The natural ecological bent with which Ansel Adams’ work is infused means that a show like this could never be more timely, and many might read a somewhat sombre note in his otherwise celebratory landscapes. There are no people in them, and an impression of loneliness is evoked amidst their epic scale.

That said, as this is the first Scottish retrospective and largest ever in the UK of work by the late Californian photography pioneer, there are people in these works. Friends and characters Adams stumbled across are segregated into a small corner of portraiture, but none are photographed with quite the same attention to detail with which Adams tells the story of the valleys and hills of Yosemite, the Californian Sierra Nevada mountains and the flow of the Pacific ocean at Point Sur.

Only one portrait rings utterly true: a print of the photographer Edward Weston (a fellow devotee of ‘straight photography’) which forms part of Adams’ ‘Group f/64’, sitting amidst the root-mass of a large tree. The setting almost tells us more about the photographer than his subject. There are detail images of grasses and bubbling water too, so atypical of the common perception that Adams’ work was all grand expanses. He photographed churches in New Mexico, weather-beaten picket fences and rusted steel anchors, yet these add flavour to his repertoire rather than define it. The prints which do so, however, are all included.

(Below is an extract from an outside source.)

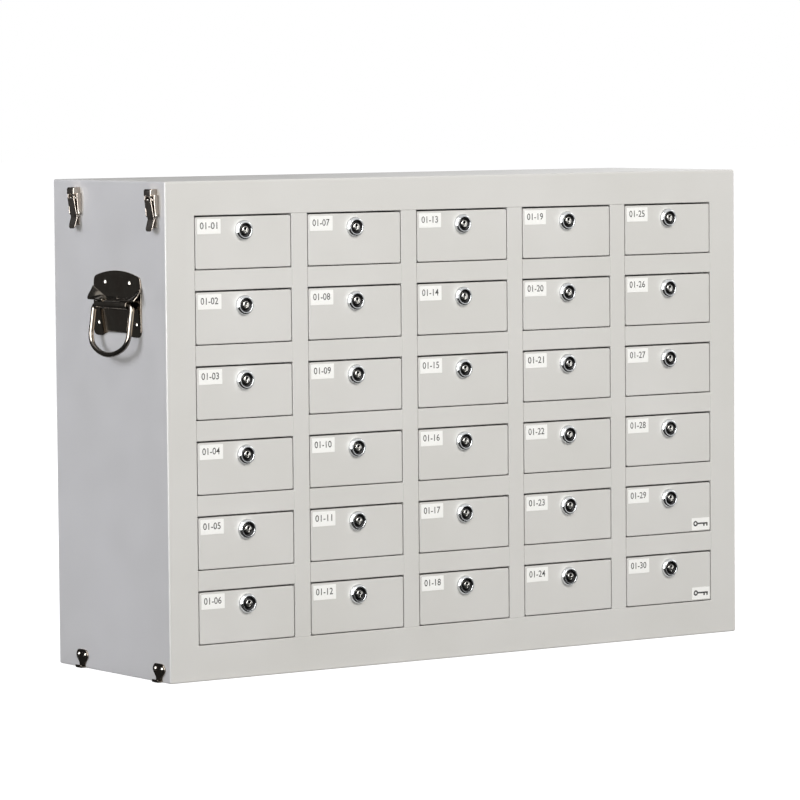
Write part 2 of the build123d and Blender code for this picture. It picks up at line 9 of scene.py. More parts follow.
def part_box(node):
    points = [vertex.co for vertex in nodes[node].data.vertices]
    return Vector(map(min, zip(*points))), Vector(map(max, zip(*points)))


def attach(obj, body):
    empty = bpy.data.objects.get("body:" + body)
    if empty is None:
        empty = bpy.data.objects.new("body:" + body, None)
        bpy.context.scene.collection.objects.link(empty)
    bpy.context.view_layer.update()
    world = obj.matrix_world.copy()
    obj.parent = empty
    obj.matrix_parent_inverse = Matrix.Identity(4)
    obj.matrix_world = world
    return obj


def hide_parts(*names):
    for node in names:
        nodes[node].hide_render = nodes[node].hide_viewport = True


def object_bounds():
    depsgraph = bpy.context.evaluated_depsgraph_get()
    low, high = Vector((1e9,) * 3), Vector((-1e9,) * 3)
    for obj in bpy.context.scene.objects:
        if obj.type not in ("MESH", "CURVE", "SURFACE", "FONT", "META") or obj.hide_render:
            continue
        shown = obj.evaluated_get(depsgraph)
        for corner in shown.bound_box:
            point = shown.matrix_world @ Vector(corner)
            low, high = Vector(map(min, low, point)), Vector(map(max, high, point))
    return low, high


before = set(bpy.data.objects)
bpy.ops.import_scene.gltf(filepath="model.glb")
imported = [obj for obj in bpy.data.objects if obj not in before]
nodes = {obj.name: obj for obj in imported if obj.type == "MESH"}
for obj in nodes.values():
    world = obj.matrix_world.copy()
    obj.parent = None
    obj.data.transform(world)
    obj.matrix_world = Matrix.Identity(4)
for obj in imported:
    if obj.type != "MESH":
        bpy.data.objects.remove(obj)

# A cell phone locker box: light grey powder-coated sheet steel, thirty small doors with chrome cam locks
# and black nickel hardware on both ends. Shapes are worked out in millimetres and stored in metres.
mm = 0.001
cadLow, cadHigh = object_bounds()

camera = {
    "focal": 204.888,                               # on Blender's 36 mm sensor
    "place": (-2725.47, -3944.59, 587.42),
    "azimuth": -34.5954, "elevation": 3.8841, "roll": -0.4788,
}


def addObject(name, data):
    thing = bpy.data.objects.new(name, data)
    bpy.context.scene.collection.objects.link(thing)
    return thing


def makeCamera():
    azimuth, elevation, roll = (math.radians(camera[key]) for key in ("azimuth", "elevation", "roll"))
    level = math.cos(elevation)
    back = Vector((math.sin(azimuth) * level, -math.cos(azimuth) * level, math.sin(elevation)))
    right = Vector((math.cos(azimuth), math.sin(azimuth), 0))
    up = back.cross(right)
    rolledRight = math.cos(roll) * right + math.sin(roll) * up
    rolledUp = math.cos(roll) * up - math.sin(roll) * right
    data = bpy.data.cameras.new("camera")
    data.lens = camera["focal"]
    data.clip_start, data.clip_end = 0.1, 100
    taker = addObject("camera", data)
    taker.matrix_world = Matrix((rolledRight, rolledUp, back)).transposed().to_4x4()
    taker.location = Vector(camera["place"]) * mm
    bpy.context.scene.camera = taker


makeCamera()
print("camera placed")


def linearColour(hexText):
    # sRGB to linear light: c / 12.92 near black, ((c + 0.055) / 1.055) to the power 2.4 above it
    srgb = np.array([int(hexText[start:start + 2], 16) for start in (1, 3, 5)]) / 255
    light = np.where(srgb <= 0.04045, srgb / 12.92, ((srgb + 0.055) / 1.055) ** 2.4)
    return (*light.tolist(), 1.0)


def newMaterial(name):
    material = bpy.data.materials.new(name)
    material.use_nodes = True
    material.node_tree.nodes.clear()
    return material


def addNode(material, kind, inputs=None, **settings):
    # adds one node: an input that is another node's output is wired, any other value is set on its socket
    tree = material.node_tree
    node = tree.nodes.new("ShaderNode" + kind)
    for name, value in settings.items():
        setattr(node, name, value)
    for name, value in (inputs or {}).items():
        if isinstance(value, bpy.types.NodeSocket):
            tree.links.new(value, node.inputs[name])
        else:
            node.inputs[name].default_value = value
    return node


def addNoise(material, place, size, detail=2.0):
    # noise whose blobs are about the given size in millimetres
    inputs = {"Vector": place, "Scale": 1 / (size * mm), "Detail": detail}
    return addNode(material, "TexNoise", inputs).outputs["Fac"]


def addRange(material, value, low, high, fromLow=0.3, fromHigh=0.7):
    # carries a range of values on to another; most noise lies between 0.3 and 0.7
    inputs = {"Value": value, "From Min": fromLow, "From Max": fromHigh, "To Min": low, "To Max": high}
    return addNode(material, "MapRange", inputs).outputs["Result"]


def addBlend(material, share, first, second):
    # mixes two colours by a share from 0 to 1
    mix = addNode(material, "Mix", {0: share}, data_type="RGBA")
    mix.inputs[6].default_value = linearColour(first)
    mix.inputs[7].default_value = linearColour(second)
    return mix.outputs[2]


def addBump(material, height, depth, below=None):
    inputs = {"Height": height, "Distance": depth * mm, "Strength": 1.0}
    if below is not None:
        inputs["Normal"] = below
    return addNode(material, "Bump", inputs).outputs["Normal"]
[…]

Crisp, snow-frosted shots of Yosemite Valley remain definitive of their medium, and the iconic ‘The Face of Half Dome’ and ‘Winter Storm’ are stunning when seen mounted and hung. ‘Moonrise, Hernandez, New Mexico’ is perhaps Adams’ definitive work, containing all of the elements he photographed regularly: dusty plains, far-off mountain ranges, a crisp moon high in the sky, and the graves of men almost lost in the foreground, a very small part of nature.

Next to these, the work of Scots landscape photographer Lindsay Robertson seems an anomaly. Taken at Glencoe and on the same American plains where Adams worked, they pay skilled homage to Robertson’s forebear. Yet, the sheer size of some of these sets up an unlikely competition with arguably the work of the greatest landscape photographer who ever lived.